You are viewing a plain text version of this content. The canonical link for it is here.
Posted to dev@hive.apache.org by Sivaramakrishnan Narayanan <ta...@gmail.com> on 2015/05/07 15:43:55 UTC

Window function possible perf improvement

Hi,

I was reading through the PTFOperator and related code and was wondering if
there is an opportunity to optimize this function in
WindowingTableFunction.java

  public void execute(PTFPartitionIterator<Object> pItr, PTFPartition
outP) throws HiveException {

 This guy iterates over the input partition once to compute outputColumns.
This causes a full read of input partition.

It then iterates over input partition again to append newly computed
values. This causes another read of input partition and a write to output
partition.

I was wondering if it may be more efficient to append to the output
partition as soon as window expressions have been computed. This will avoid
one scan of the input partition.

FYI - I've been looking at hive 0.13 code mostly but a glance at trunk
suggests this logic is the same there.

Thanks,

Siva

Re: Window function possible perf improvement

Posted by Sivaramakrishnan Narayanan <ta...@gmail.com>.
Thanks, I'll take a look at latest changes in more detail. I'd only looked
at the specific function in trunk and it seemed unchanged from 0.13.

On Thu, May 7, 2015 at 7:50 PM, Ashutosh Chauhan <ha...@apache.org>
wrote:

> Harish has done some good work for popular use-case of windowing on
> https://issues.apache.org/jira/browse/HIVE-7062 which are available from
> 0.14 onwards. Will that be useful in your scenario?

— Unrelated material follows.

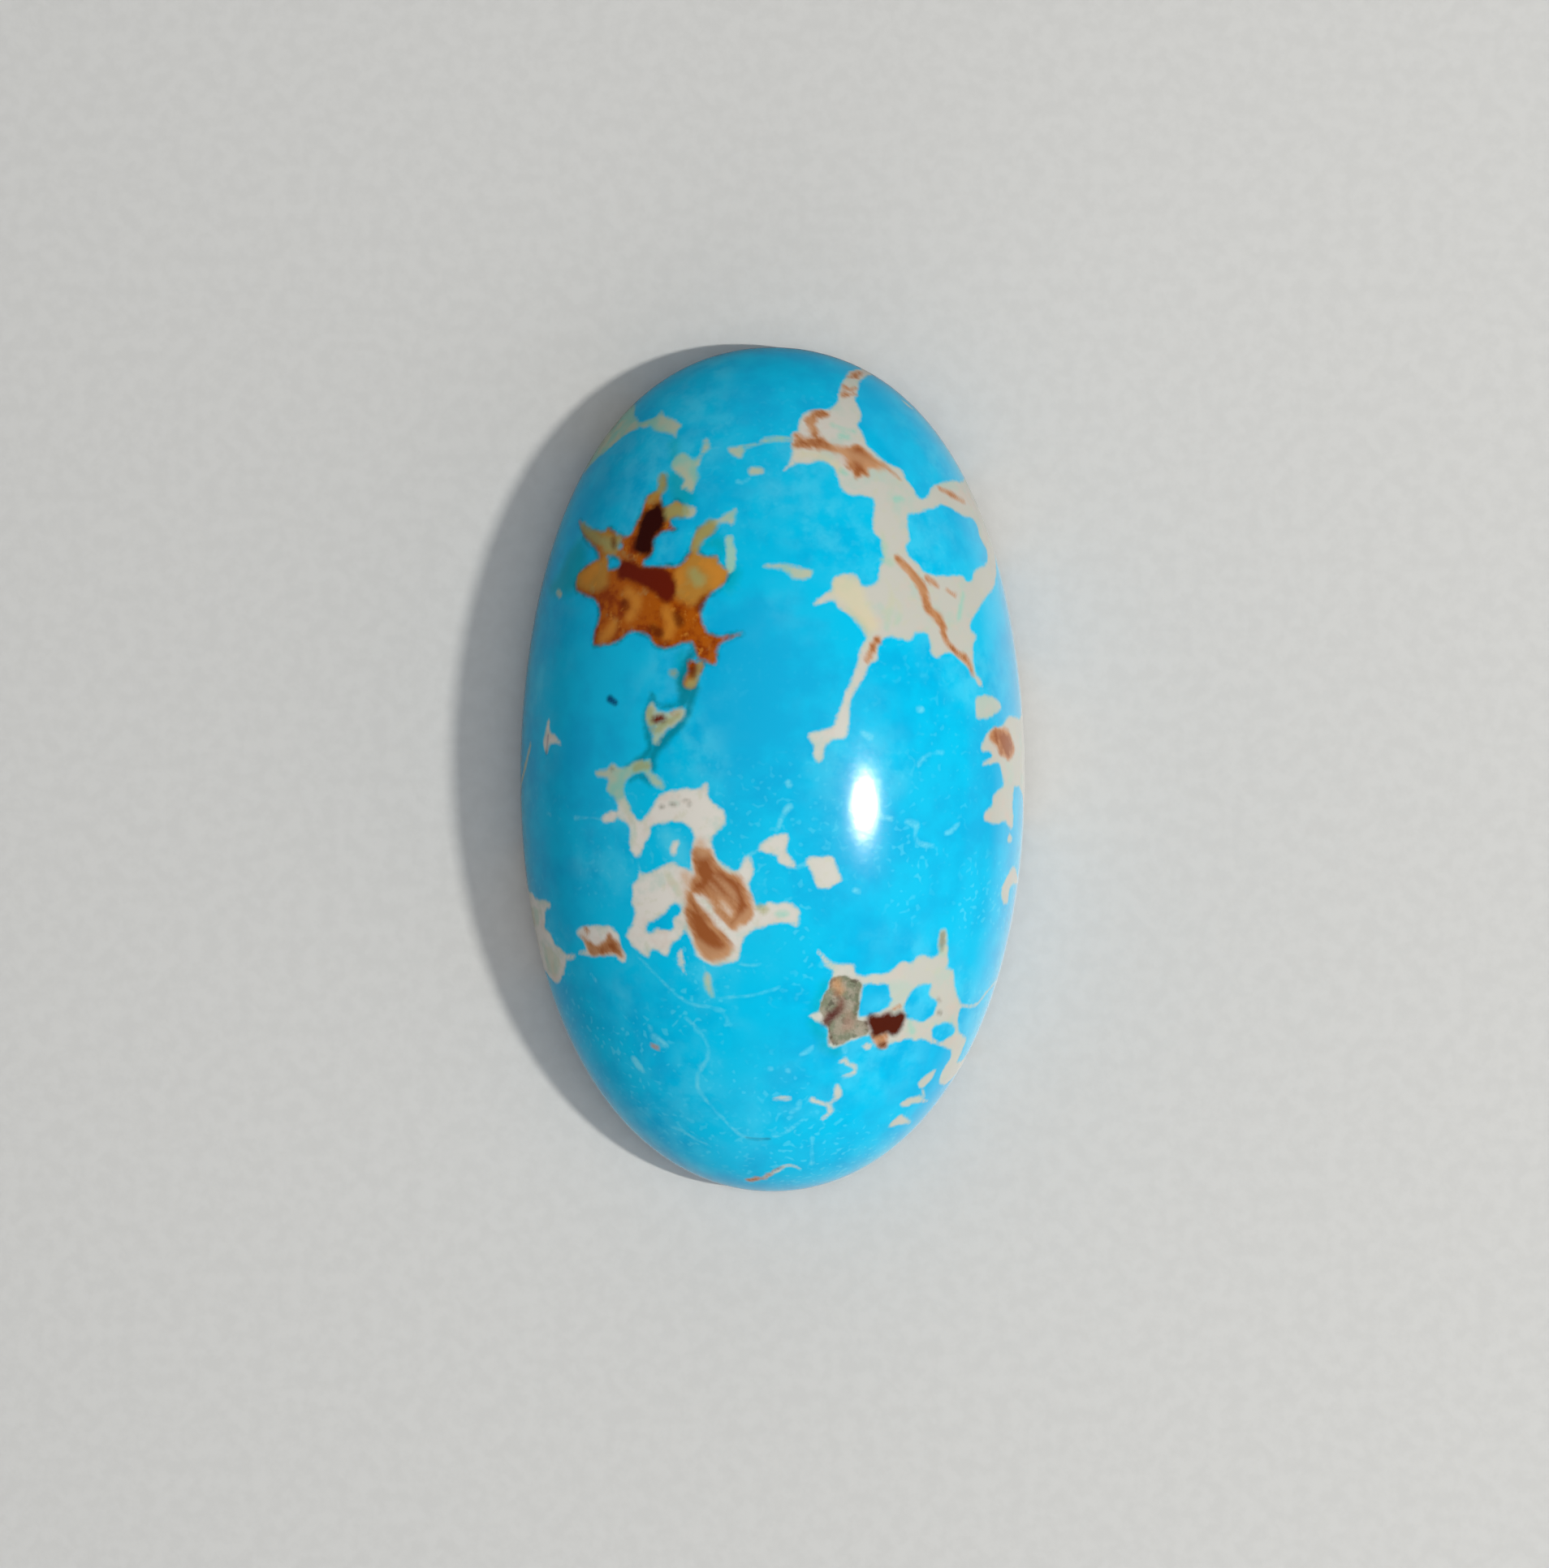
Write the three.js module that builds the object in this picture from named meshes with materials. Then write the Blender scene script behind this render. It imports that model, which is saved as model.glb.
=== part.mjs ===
// A polished turquoise cabochon: one solid oval stone with a high, smooth dome, a narrow upright
// girdle, a small ground bevel under it and a flat back that it rests on.
// Millimetres, +Z up. The stone is long in Y and wide in X, its flat back lies on Z = 0, and the
// origin is under the middle of the oval.
import * as THREE from "three";

// Driving dimensions of the stone
const LENGTH = 25.0;
const WIDTH = 14.92;
const HEIGHT = 7.2;
const BEVEL_HEIGHT = 0.45;
const BEVEL_INSET = 0.5;
const GIRDLE_HEIGHT = 0.5;

// How the hand-cut outline departs from a true ellipse, as shares of the half width and half length
const FULLNESS = 0.028; // the oval is fuller than an ellipse between its axes
const TAPER = 0.015; // the +Y half is a little wider near its end
const EGG = 0.01; // the widest line lies a little towards -Y

// How finely the faces are cut
const STEPS_AROUND = 96;
const DOME_STEPS = 22;
const NORMAL_STEP = 1e-4; // in radians, for the outline's own direction

const STONE_COLOUR = 0x17a8d8;

// A point of the plan: u and v run from -1 to 1 across the oval, and u * u + v * v = 1 is its edge.
function planPoint(u, v) {
  const fuller = 4 * FULLNESS * u * u * v * v;
  const lopsided = v * (TAPER + EGG * (4 * v * v - 3));
  return new THREE.Vector2((WIDTH / 2) * u * (1 + fuller + lopsided), (LENGTH / 2) * v * (1 + fuller));
}

// The outline's outward direction at an angle around the oval.
function outwardAt(angle) {
  const before = planPoint(Math.cos(angle - NORMAL_STEP), Math.sin(angle - NORMAL_STEP));
  const after = planPoint(Math.cos(angle + NORMAL_STEP), Math.sin(angle + NORMAL_STEP));
  const along = after.sub(before).normalize();
  return new THREE.Vector2(along.y, -along.x);
}

// The half section, from the middle of the back out to the girdle and up over the dome. Its x is the
// share of the way out to the edge, and its y is the height.
function halfSection() {
  const girdleTop = BEVEL_HEIGHT + GIRDLE_HEIGHT;
  const section = [new THREE.Vector2(0, 0), new THREE.Vector2(1, 0), new THREE.Vector2(1, BEVEL_HEIGHT)];
  for (let step = 0; step < DOME_STEPS; step++) {
    const rise = (Math.PI / 2) * (step / DOME_STEPS);
    const height = girdleTop + (HEIGHT - girdleTop) * Math.sin(rise);
    section.push(new THREE.Vector2(Math.cos(rise), height));
  }
  section.push(new THREE.Vector2(0, HEIGHT));
  return section;
}

// The section turned round the upright axis, then drawn out to the oval plan, with the edge of the
// back drawn in for the bevel.
function cabochonGeometry() {
  const geometry = new THREE.LatheGeometry(halfSection(), STEPS_AROUND);
  geometry.rotateX(Math.PI / 2);
  const places = geometry.getAttribute("position");
  for (let i = 0; i < places.count; i++) {
    const u = places.getX(i);
    const v = places.getY(i);
    const height = places.getZ(i);
    const place = planPoint(u, v);
    const onEdgeOfBack = height < BEVEL_HEIGHT / 2 && Math.hypot(u, v) > 0.5;
    if (onEdgeOfBack) place.addScaledVector(outwardAt(Math.atan2(v, u)), -BEVEL_INSET);
    places.setXY(i, place.x, place.y);
  }
  geometry.computeVertexNormals();
  return geometry;
}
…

Or, are you targeting
> non-windowing PTFs?
>
> Thanks,
> Ashutosh
>
> On Thu, May 7, 2015 at 6:43 AM, Sivaramakrishnan Narayanan <
> tarball@gmail.com> wrote:
>
> > Hi,
> >
> > I was reading through the PTFOperator and related code and was wondering
> if
> > there is an opportunity to optimize this function in
> > WindowingTableFunction.java
> >
> >   public void execute(PTFPartitionIterator<Object> pItr, PTFPartition
> > outP) throws HiveException {
> >
> >  This guy iterates over the input partition once to compute
> outputColumns.
> > This causes a full read of input partition.
> >
> > It then iterates over input partition again to append newly computed
> > values. This causes another read of input partition and a write to output
> > partition.
> >
> > I was wondering if it may be more efficient to append to the output
> > partition as soon as window expressions have been computed. This will
> avoid
> > one scan of the input partition.
> >
> > FYI - I've been looking at hive 0.13 code mostly but a glance at trunk
> > suggests this logic is the same there.
> >
> > Thanks,
> >
> > Siva
> >
>

Re: Window function possible perf improvement

Posted by Ashutosh Chauhan <ha...@apache.org>.
Harish has done some good work for popular use-case of windowing on
https://issues.apache.org/jira/browse/HIVE-7062 which are available from
0.14 onwards. Will that be useful in your scenario? Or, are you targeting
non-windowing PTFs?

Thanks,
Ashutosh

On Thu, May 7, 2015 at 6:43 AM, Sivaramakrishnan Narayanan <
tarball@gmail.com> wrote:

> Hi,
>
> I was reading through the PTFOperator and related code and was wondering if
> there is an opportunity to optimize this function in
> WindowingTableFunction.java
>
>   public void execute(PTFPartitionIterator<Object> pItr, PTFPartition
> outP) throws HiveException {
>
>  This guy iterates over the input partition once to compute outputColumns.
> This causes a full read of input partition.
>
> It then iterates over input partition again to append newly computed
> values. This causes another read of input partition and a write to output
> partition.
>
> I was wondering if it may be more efficient to append to the output
> partition as soon as window expressions have been computed. This will avoid
> one scan of the input partition.
>
> FYI - I've been looking at hive 0.13 code mostly but a glance at trunk
> suggests this logic is the same there.
>
> Thanks,
>
> Siva
>